Job
Copy out each line below that has the word "rigid" in it.

Material for the task

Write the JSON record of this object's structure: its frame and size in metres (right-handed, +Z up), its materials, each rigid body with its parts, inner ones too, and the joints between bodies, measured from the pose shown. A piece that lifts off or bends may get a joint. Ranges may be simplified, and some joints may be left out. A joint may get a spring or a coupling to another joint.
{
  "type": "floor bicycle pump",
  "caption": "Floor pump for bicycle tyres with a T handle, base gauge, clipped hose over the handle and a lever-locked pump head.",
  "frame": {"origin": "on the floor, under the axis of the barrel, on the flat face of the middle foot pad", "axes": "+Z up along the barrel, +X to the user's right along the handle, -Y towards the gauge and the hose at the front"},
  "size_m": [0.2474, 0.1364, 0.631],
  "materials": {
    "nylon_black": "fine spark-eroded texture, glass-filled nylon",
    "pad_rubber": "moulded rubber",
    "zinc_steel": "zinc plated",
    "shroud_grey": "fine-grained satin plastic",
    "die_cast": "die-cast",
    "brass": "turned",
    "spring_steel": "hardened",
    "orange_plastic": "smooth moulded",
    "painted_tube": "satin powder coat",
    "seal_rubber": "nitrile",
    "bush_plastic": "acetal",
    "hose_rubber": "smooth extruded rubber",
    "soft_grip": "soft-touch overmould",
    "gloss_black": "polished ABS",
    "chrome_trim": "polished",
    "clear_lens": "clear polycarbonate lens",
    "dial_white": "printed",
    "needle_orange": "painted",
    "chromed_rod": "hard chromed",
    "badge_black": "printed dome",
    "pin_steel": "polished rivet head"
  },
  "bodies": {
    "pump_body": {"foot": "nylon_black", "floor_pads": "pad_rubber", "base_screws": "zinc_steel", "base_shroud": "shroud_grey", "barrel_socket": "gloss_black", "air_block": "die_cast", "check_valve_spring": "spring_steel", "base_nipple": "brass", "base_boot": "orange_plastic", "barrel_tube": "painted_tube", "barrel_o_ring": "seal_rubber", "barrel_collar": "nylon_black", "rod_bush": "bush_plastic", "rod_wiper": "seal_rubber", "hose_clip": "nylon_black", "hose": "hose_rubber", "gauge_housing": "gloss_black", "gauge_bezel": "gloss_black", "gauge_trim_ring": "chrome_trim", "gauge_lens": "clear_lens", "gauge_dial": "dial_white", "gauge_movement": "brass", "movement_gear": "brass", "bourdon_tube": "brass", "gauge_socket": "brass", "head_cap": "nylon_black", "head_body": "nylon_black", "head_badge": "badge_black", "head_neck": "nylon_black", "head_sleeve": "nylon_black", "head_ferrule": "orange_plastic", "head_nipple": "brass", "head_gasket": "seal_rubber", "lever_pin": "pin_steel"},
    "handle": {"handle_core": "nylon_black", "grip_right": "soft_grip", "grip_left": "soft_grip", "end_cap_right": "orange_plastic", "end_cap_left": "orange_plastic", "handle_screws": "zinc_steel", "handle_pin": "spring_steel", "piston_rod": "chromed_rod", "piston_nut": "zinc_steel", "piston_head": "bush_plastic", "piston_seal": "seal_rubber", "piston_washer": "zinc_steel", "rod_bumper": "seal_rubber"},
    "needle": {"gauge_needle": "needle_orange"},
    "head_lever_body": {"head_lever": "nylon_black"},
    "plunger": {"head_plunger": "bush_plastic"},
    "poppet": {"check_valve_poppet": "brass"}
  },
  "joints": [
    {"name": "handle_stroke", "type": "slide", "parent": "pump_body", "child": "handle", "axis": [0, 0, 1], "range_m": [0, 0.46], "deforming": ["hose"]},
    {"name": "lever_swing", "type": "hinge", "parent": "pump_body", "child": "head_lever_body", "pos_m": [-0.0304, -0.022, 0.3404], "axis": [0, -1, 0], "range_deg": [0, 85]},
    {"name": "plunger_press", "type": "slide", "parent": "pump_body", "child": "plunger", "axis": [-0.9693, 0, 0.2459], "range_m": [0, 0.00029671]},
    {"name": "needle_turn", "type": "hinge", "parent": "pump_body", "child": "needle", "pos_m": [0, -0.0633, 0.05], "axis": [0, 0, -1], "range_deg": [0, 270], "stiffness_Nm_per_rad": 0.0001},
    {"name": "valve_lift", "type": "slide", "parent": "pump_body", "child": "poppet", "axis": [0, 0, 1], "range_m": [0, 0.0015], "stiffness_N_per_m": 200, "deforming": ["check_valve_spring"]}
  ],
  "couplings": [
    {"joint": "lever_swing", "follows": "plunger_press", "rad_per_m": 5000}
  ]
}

...

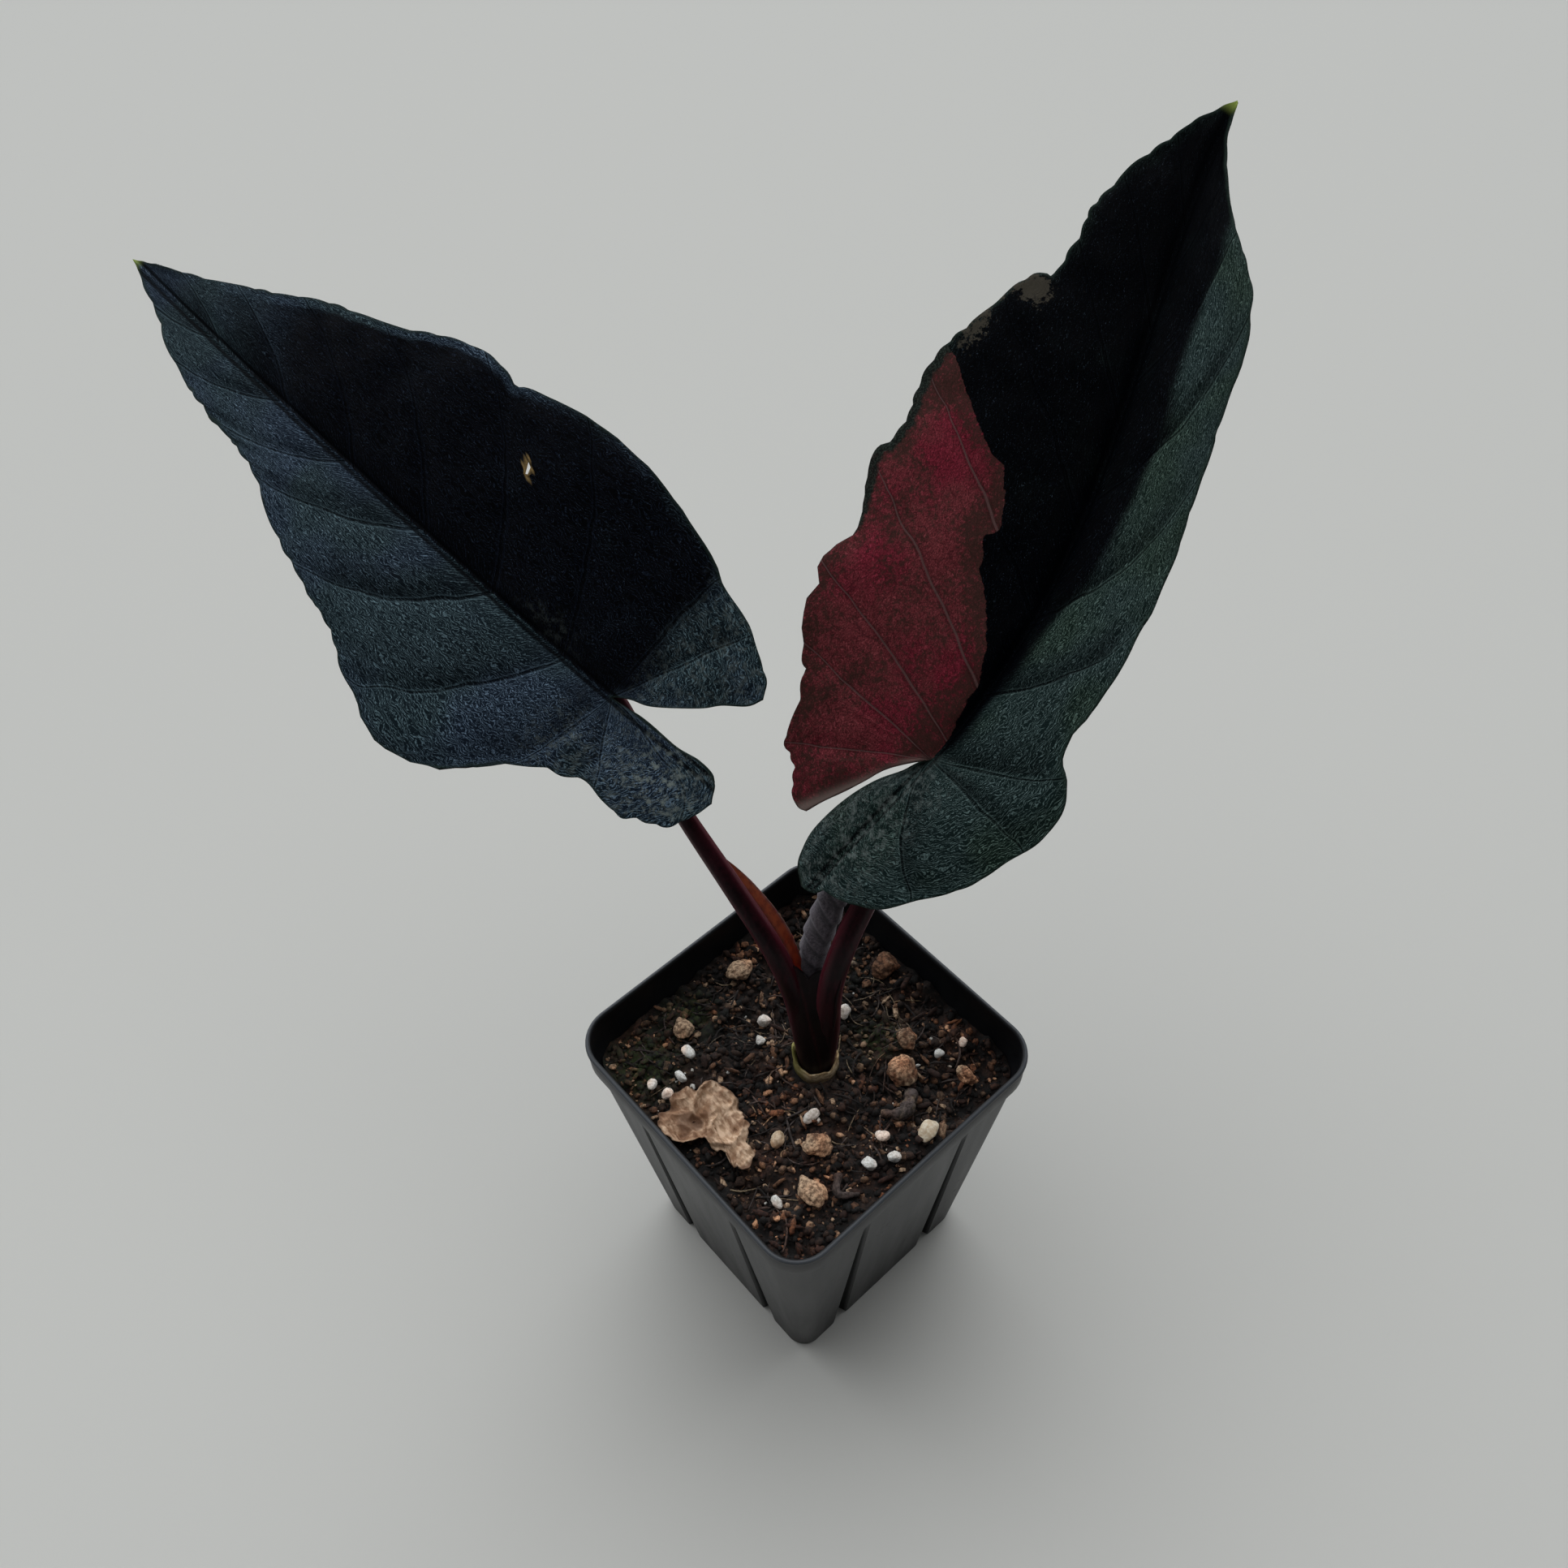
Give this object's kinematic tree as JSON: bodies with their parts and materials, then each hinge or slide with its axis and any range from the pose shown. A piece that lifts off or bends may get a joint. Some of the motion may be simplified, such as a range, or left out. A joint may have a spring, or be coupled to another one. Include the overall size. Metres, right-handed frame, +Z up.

* * *

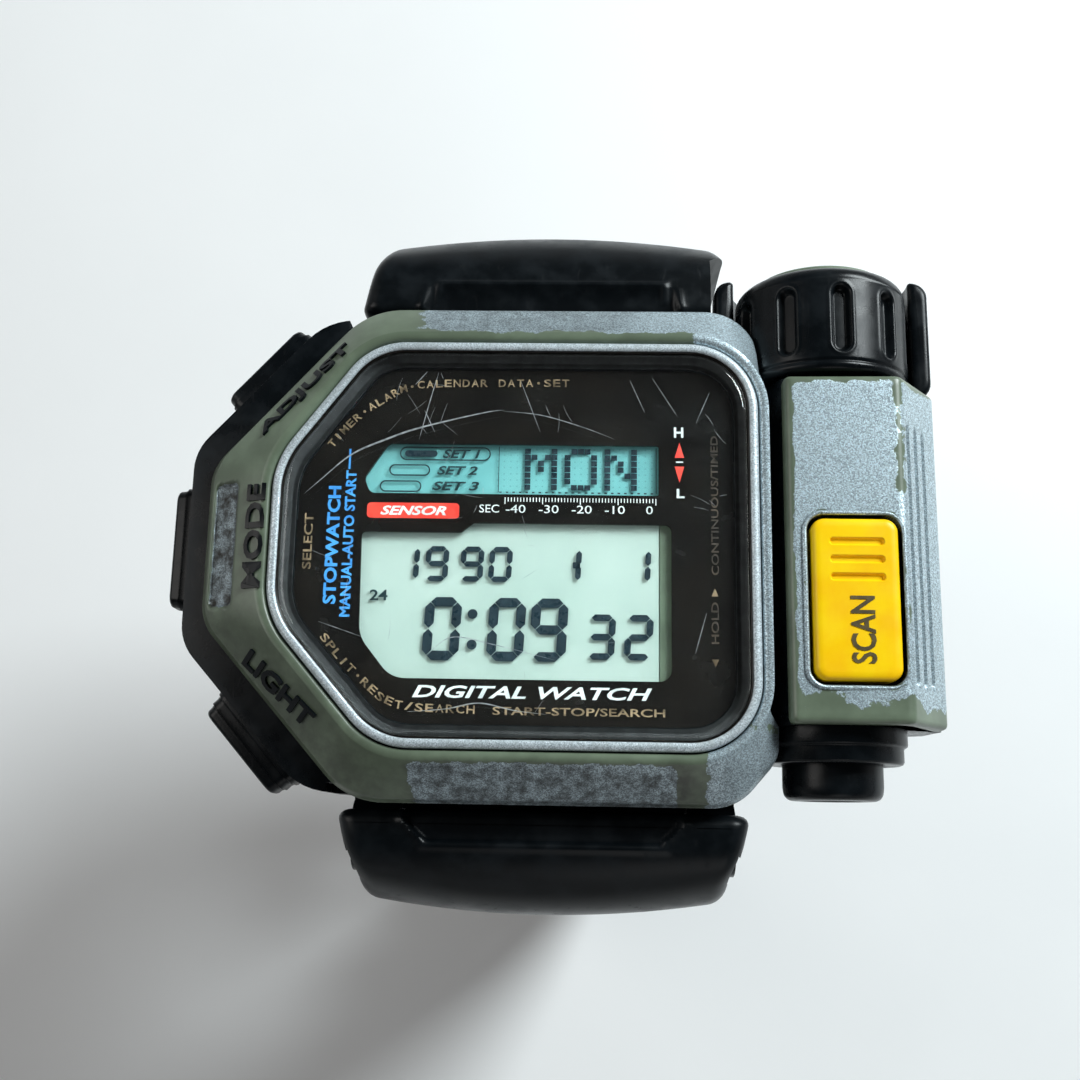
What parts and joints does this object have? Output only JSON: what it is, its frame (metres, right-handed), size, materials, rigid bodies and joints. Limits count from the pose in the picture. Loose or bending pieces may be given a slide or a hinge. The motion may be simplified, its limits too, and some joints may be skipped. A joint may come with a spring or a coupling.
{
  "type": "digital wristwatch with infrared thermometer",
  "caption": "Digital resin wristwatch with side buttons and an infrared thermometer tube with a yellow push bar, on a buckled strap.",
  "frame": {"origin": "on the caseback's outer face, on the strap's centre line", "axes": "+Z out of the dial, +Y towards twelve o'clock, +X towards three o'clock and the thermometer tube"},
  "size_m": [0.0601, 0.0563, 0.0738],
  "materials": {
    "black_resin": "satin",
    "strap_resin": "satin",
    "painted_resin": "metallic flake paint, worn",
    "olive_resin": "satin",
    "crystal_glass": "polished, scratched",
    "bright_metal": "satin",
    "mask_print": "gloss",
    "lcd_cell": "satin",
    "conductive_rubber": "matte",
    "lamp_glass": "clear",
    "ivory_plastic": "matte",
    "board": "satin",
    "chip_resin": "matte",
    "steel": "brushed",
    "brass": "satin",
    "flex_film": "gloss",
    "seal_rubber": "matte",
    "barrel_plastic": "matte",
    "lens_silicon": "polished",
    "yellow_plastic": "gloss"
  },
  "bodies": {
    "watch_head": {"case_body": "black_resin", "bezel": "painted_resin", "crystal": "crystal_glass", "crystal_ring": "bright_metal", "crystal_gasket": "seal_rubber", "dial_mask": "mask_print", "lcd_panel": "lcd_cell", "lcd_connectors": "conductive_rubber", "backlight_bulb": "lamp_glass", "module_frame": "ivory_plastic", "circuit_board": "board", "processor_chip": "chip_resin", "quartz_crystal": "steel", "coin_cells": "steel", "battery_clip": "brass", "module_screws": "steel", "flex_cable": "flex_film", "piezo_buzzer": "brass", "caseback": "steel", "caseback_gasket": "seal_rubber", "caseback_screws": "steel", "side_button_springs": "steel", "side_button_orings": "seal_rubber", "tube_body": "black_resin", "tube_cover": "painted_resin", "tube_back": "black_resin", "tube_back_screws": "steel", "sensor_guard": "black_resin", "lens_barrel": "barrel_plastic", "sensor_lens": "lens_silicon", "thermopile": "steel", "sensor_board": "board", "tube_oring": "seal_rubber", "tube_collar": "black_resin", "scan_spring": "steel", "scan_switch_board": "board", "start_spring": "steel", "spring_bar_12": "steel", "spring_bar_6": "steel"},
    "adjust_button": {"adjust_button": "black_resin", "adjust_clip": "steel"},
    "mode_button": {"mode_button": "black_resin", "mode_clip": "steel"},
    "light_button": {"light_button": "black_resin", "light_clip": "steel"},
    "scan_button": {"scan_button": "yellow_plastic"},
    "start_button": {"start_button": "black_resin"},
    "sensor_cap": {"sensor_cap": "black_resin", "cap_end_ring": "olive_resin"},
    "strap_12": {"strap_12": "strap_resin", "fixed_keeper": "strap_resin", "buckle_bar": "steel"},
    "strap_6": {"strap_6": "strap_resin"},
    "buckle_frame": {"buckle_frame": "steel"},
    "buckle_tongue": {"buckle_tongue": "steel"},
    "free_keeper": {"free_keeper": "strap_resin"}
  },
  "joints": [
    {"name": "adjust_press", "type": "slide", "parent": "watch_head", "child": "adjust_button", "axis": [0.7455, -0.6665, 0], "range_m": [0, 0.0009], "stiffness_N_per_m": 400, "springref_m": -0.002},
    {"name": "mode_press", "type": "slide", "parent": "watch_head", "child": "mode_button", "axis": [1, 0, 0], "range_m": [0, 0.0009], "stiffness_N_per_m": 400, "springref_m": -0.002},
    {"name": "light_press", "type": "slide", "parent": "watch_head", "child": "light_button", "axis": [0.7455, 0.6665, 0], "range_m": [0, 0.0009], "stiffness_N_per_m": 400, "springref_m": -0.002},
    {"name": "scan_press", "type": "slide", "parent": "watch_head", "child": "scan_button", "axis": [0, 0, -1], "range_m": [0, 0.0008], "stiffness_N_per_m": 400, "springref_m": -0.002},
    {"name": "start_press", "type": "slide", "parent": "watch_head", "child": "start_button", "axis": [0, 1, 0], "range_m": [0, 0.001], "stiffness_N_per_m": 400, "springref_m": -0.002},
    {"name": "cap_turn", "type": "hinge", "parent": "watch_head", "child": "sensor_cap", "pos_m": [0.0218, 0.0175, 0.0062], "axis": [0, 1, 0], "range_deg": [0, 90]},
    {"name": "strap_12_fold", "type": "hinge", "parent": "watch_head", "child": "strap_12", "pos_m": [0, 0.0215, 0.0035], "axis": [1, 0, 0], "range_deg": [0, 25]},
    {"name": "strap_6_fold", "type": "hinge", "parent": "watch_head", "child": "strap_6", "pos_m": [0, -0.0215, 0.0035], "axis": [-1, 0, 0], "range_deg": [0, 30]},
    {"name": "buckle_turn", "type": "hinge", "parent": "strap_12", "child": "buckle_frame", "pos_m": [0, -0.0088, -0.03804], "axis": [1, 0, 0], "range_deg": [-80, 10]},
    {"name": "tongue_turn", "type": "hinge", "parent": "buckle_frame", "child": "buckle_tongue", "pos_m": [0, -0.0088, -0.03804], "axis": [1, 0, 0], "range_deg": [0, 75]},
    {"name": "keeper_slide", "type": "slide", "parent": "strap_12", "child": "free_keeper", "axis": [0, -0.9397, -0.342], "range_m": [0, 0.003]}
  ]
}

Complete response
Write the JSON record of this object's structure: its frame and size in metres (right-handed, +Z up), its materials, each rigid body with its parts, inner ones too, and the joints between bodies, measured from the pose shown. A piece that lifts off or bends may get a joint. Ranges may be simplified, and some joints may be left out. A joint may get a spring or a coupling to another joint.
What parts and joints does this object have? Output only JSON: what it is, its frame (metres, right-handed), size, materials, rigid bodies and joints. Limits count from the pose in the picture. Loose or bending pieces may be given a slide or a hinge. The motion may be simplified, its limits too, and some joints may be skipped. A joint may come with a spring or a coupling.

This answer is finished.